Write out exactly the lines that run from the line containing "for name, make" through the line containing "bpy.context.scene.collection.objects.link(empty)"; both end lines belong to the answer.

[Start of SUPPLIED DATA]

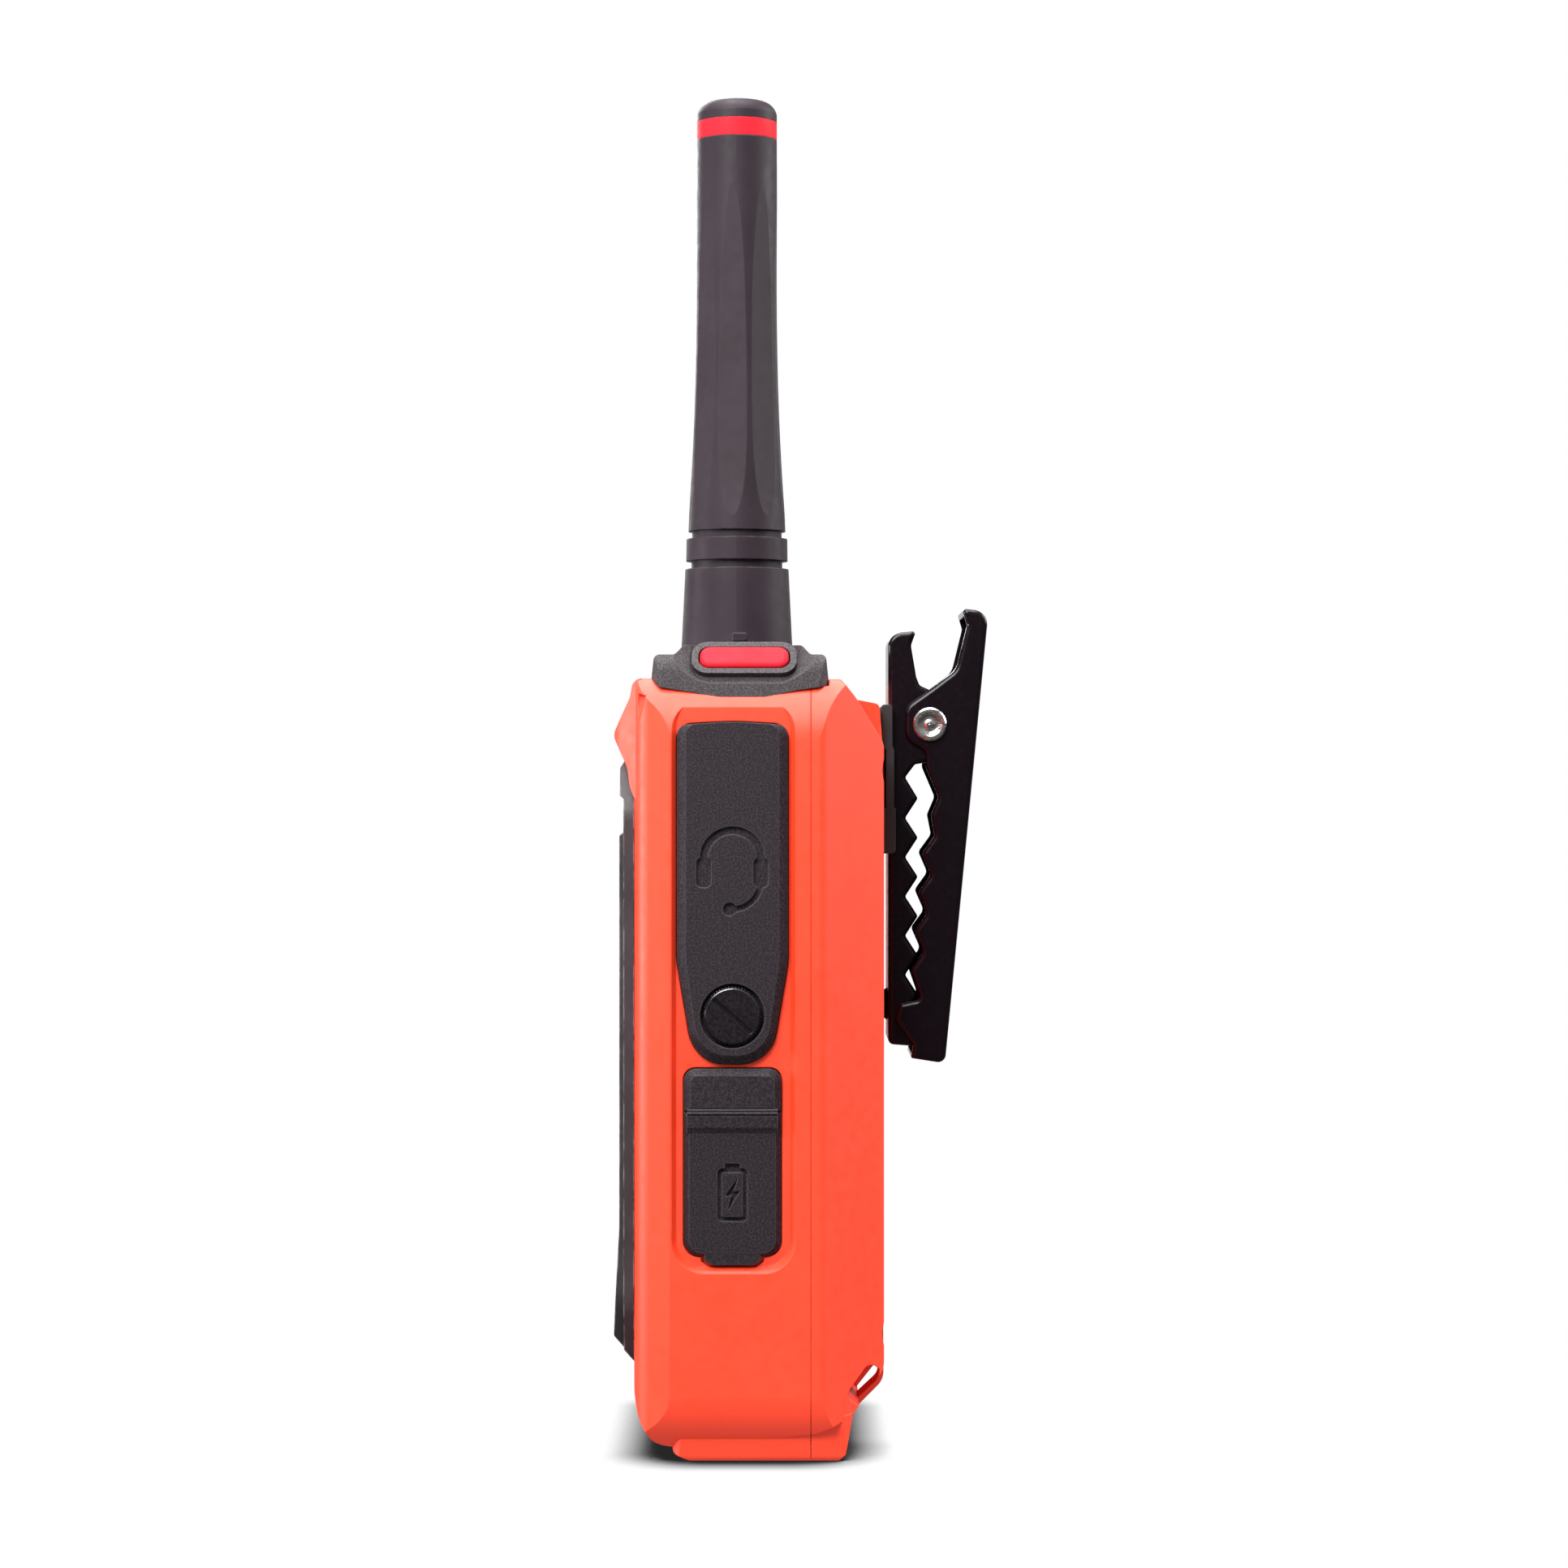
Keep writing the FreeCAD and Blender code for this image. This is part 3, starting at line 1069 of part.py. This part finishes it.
NODES = {
    "front_shell": front_shell,
    "rear_shell": rear_shell,
    "shell_gasket": lambda: gasket_ring(-0.03, SEAM_Y - 0.68, SEAM_Y),
    "shell_screws": shell_screws,
    "top_cap": top_cap,
    "top_button": top_button,
    "top_switch": top_switch,
    "headset_cover": headset_cover,
    "cover_seal": lambda: cover_seal_ring(0.0),
    "cover_screw": cover_screw,
    "screw_washer": screw_washer,
    "screw_insert": screw_insert,
    "headset_jacks": headset_jacks,
    "flap_anchor": flap_anchor,
    "charge_flap": charge_flap,
    "usb_socket": usb_socket,
    "antenna_whip": antenna_whip,
    "antenna_band": antenna_band,
    "antenna_tip": antenna_tip,
    "antenna_connector": antenna_connector,
    "antenna_o_ring": antenna_o_ring,
    "antenna_socket": antenna_socket,
    "antenna_nut": antenna_nut,
    "front_fascia": front_fascia,
    "grille_panel": grille_panel,
    "display_lens": display_lens,
    "lcd_module": lcd_module,
    "status_light": status_light,
    "key_menu": lambda: front_key(KEY_XS[0]),
    "key_down": lambda: front_key(KEY_XS[1]),
    "key_up": lambda: front_key(KEY_XS[2]),
    "key_back": lambda: front_key(KEY_XS[3]),
    "key_domes": key_domes,
    "key_board": key_board,
    "ptt_button": ptt_button,
    "side_key_upper": lambda: side_key(SIDE_KEY_Z[0]),
    "side_key_lower": lambda: side_key(SIDE_KEY_Z[1]),
    "side_board": side_board,
    "speaker": speaker,
    "speaker_mesh": speaker_mesh,
    "microphone": microphone,
    "main_board": main_board,
    "shield_cans": shield_cans,
    "board_chips": board_chips,
    "battery_pack": battery_pack,
    "battery_connector": battery_connector,
    "battery_pad": battery_pad,
    "clip_bracket": clip_bracket,
    "clip_screws": clip_screws,
    "clip_fixed_jaw": clip_fixed_jaw,
    "clip_moving_jaw": clip_moving_jaw,
    "clip_pivot": clip_pivot,
    "clip_spring": clip_spring,
    "clip_bumper": clip_bumper,
}

os.makedirs("parts", exist_ok=True)
for name, make in NODES.items():
    solid = make()
    solid.exportStep(f"parts/{name}.step")
    print(f"{name}: {len(solid.Solids)} solids, {solid.Volume:.1f} mm3, valid {solid.isValid()}")
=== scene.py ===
import bpy
import bmesh
import json
import math
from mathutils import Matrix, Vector


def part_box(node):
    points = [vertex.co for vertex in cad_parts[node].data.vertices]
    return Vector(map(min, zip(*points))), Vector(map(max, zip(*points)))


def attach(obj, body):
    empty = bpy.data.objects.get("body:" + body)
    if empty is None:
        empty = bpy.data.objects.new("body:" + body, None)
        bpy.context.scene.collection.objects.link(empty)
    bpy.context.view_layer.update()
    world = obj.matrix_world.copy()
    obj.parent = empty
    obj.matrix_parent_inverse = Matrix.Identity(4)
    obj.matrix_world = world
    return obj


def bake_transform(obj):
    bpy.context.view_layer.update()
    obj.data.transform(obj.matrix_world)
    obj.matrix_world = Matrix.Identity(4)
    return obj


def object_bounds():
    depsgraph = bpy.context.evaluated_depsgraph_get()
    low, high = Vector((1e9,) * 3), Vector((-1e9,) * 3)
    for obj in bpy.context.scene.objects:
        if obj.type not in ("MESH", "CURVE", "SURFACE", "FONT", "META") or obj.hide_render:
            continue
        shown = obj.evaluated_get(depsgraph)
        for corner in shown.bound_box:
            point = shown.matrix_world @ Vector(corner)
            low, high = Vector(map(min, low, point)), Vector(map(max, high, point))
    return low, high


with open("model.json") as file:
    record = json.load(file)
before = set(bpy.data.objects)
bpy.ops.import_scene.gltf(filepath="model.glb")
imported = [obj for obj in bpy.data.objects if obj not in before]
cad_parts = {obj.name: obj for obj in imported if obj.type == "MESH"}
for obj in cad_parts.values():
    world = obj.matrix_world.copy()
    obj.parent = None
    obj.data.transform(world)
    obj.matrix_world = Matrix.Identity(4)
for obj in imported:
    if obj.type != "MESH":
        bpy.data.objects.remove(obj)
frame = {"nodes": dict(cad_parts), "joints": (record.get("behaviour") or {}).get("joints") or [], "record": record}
CAD_LOW, CAD_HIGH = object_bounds()
NODES = frame["nodes"]
JOINTS = {joint["name"]: joint for joint in frame["joints"]}
SLOT_OF = {part["node"]: part["material_slot"] for part in frame["record"]["subparts"]}
MM = 0.001
CENTRE = (Vector(CAD_LOW) + Vector(CAD_HIGH)) / 2

FLOOR_RADIUS = 3.0
FADE_START, FADE_END = 0.12, 0.45   # from the origin, the floor turns clear between these
SHADOW_REACH = 0.009                # a surface nearer than this darkens the floor
FLOOR_LIGHT, FLOOR_MIRRORED = 0.75, 0.10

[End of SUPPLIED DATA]

EXERCISE SOLUTION
for name, make in NODES.items():
    solid = make()
    solid.exportStep(f"parts/{name}.step")
    print(f"{name}: {len(solid.Solids)} solids, {solid.Volume:.1f} mm3, valid {solid.isValid()}")
=== scene.py ===
import bpy
import bmesh
import json
import math
from mathutils import Matrix, Vector


def part_box(node):
    points = [vertex.co for vertex in cad_parts[node].data.vertices]
    return Vector(map(min, zip(*points))), Vector(map(max, zip(*points)))


def attach(obj, body):
    empty = bpy.data.objects.get("body:" + body)
    if empty is None:
        empty = bpy.data.objects.new("body:" + body, None)
        bpy.context.scene.collection.objects.link(empty)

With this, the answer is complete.